** start **

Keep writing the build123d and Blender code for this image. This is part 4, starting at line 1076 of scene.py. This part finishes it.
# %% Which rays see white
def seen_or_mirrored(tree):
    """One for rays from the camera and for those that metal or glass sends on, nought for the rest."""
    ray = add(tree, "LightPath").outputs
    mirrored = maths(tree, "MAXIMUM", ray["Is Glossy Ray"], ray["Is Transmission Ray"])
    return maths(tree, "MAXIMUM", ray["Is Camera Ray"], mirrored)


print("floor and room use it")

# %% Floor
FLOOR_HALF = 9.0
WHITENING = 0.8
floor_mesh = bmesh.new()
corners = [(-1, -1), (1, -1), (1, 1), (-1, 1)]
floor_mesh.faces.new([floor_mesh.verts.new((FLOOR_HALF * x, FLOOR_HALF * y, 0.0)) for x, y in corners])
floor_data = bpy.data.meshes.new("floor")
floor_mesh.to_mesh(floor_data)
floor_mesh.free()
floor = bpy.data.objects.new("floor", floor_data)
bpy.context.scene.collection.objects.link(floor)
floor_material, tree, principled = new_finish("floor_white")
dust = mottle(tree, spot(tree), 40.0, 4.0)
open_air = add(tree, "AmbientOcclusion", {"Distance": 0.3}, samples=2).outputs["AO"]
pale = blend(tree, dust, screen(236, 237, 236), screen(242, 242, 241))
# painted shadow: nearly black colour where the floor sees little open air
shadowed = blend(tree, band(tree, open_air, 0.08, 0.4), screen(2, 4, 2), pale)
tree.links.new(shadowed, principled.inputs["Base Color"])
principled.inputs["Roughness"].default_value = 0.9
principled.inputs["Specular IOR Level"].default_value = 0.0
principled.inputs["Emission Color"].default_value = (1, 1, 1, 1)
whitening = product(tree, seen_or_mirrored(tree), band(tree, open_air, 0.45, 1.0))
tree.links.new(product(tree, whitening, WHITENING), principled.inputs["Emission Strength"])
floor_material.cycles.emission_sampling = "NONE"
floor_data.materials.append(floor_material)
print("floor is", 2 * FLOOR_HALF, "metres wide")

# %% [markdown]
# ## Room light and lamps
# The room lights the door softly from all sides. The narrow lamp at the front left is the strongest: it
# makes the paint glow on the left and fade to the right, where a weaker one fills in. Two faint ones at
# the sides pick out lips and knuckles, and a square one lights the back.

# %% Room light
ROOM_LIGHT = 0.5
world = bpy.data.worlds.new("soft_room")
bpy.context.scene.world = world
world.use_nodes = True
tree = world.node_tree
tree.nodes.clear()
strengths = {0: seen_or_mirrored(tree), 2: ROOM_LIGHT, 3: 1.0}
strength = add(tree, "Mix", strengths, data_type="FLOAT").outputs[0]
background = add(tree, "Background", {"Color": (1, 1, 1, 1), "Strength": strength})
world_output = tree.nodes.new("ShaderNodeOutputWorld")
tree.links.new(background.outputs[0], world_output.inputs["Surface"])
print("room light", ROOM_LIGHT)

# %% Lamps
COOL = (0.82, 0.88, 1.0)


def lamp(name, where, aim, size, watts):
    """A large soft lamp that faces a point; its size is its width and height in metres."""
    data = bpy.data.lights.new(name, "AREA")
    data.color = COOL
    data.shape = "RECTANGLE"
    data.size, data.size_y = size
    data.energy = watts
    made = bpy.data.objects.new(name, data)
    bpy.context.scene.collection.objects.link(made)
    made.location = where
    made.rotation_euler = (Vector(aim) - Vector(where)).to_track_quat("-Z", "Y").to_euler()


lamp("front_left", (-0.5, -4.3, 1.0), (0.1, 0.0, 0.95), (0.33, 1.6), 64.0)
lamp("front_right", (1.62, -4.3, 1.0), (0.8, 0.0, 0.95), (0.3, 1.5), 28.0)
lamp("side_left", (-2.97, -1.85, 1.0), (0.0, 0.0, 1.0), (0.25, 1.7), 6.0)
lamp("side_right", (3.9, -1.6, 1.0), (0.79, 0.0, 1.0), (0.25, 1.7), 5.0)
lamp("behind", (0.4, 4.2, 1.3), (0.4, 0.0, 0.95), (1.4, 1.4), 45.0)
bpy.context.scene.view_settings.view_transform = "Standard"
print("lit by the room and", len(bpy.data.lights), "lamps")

** end **

EXERCISE DETAILS: Print back all the lines verbatim.

FULL SOLUTION:
Keep writing the build123d and Blender code for this image. This is part 4, starting at line 1076 of scene.py. This part finishes it.
# %% Which rays see white
def seen_or_mirrored(tree):
    """One for rays from the camera and for those that metal or glass sends on, nought for the rest."""
    ray = add(tree, "LightPath").outputs
    mirrored = maths(tree, "MAXIMUM", ray["Is Glossy Ray"], ray["Is Transmission Ray"])
    return maths(tree, "MAXIMUM", ray["Is Camera Ray"], mirrored)


print("floor and room use it")

# %% Floor
FLOOR_HALF = 9.0
WHITENING = 0.8
floor_mesh = bmesh.new()
corners = [(-1, -1), (1, -1), (1, 1), (-1, 1)]
floor_mesh.faces.new([floor_mesh.verts.new((FLOOR_HALF * x, FLOOR_HALF * y, 0.0)) for x, y in corners])
floor_data = bpy.data.meshes.new("floor")
floor_mesh.to_mesh(floor_data)
floor_mesh.free()
floor = bpy.data.objects.new("floor", floor_data)
bpy.context.scene.collection.objects.link(floor)
floor_material, tree, principled = new_finish("floor_white")
dust = mottle(tree, spot(tree), 40.0, 4.0)
open_air = add(tree, "AmbientOcclusion", {"Distance": 0.3}, samples=2).outputs["AO"]
pale = blend(tree, dust, screen(236, 237, 236), screen(242, 242, 241))
# painted shadow: nearly black colour where the floor sees little open air
shadowed = blend(tree, band(tree, open_air, 0.08, 0.4), screen(2, 4, 2), pale)
tree.links.new(shadowed, principled.inputs["Base Color"])
principled.inputs["Roughness"].default_value = 0.9
principled.inputs["Specular IOR Level"].default_value = 0.0
principled.inputs["Emission Color"].default_value = (1, 1, 1, 1)
whitening = product(tree, seen_or_mirrored(tree), band(tree, open_air, 0.45, 1.0))
tree.links.new(product(tree, whitening, WHITENING), principled.inputs["Emission Strength"])
floor_material.cycles.emission_sampling = "NONE"
floor_data.materials.append(floor_material)
print("floor is", 2 * FLOOR_HALF, "metres wide")

# %% [markdown]
# ## Room light and lamps
# The room lights the door softly from all sides. The narrow lamp at the front left is the strongest: it
# makes the paint glow on the left and fade to the right, where a weaker one fills in. Two faint ones at
# the sides pick out lips and knuckles, and a square one lights the back.

# %% Room light
ROOM_LIGHT = 0.5
world = bpy.data.worlds.new("soft_room")
bpy.context.scene.world = world
world.use_nodes = True
tree = world.node_tree
tree.nodes.clear()
strengths = {0: seen_or_mirrored(tree), 2: ROOM_LIGHT, 3: 1.0}
strength = add(tree, "Mix", strengths, data_type="FLOAT").outputs[0]
background = add(tree, "Background", {"Color": (1, 1, 1, 1), "Strength": strength})
world_output = tree.nodes.new("ShaderNodeOutputWorld")
tree.links.new(background.outputs[0], world_output.inputs["Surface"])
print("room light", ROOM_LIGHT)

# %% Lamps
COOL = (0.82, 0.88, 1.0)


def lamp(name, where, aim, size, watts):
    """A large soft lamp that faces a point; its size is its width and height in metres."""
    data = bpy.data.lights.new(name, "AREA")
    data.color = COOL
    data.shape = "RECTANGLE"
    data.size, data.size_y = size
    data.energy = watts
    made = bpy.data.objects.new(name, data)
    bpy.context.scene.collection.objects.link(made)
    made.location = where
    made.rotation_euler = (Vector(aim) - Vector(where)).to_track_quat("-Z", "Y").to_euler()


lamp("front_left", (-0.5, -4.3, 1.0), (0.1, 0.0, 0.95), (0.33, 1.6), 64.0)
lamp("front_right", (1.62, -4.3, 1.0), (0.8, 0.0, 0.95), (0.3, 1.5), 28.0)
lamp("side_left", (-2.97, -1.85, 1.0), (0.0, 0.0, 1.0), (0.25, 1.7), 6.0)
lamp("side_right", (3.9, -1.6, 1.0), (0.79, 0.0, 1.0), (0.25, 1.7), 5.0)
lamp("behind", (0.4, 4.2, 1.3), (0.4, 0.0, 0.95), (1.4, 1.4), 45.0)
bpy.context.scene.view_settings.view_transform = "Standard"
print("lit by the room and", len(bpy.data.lights), "lamps")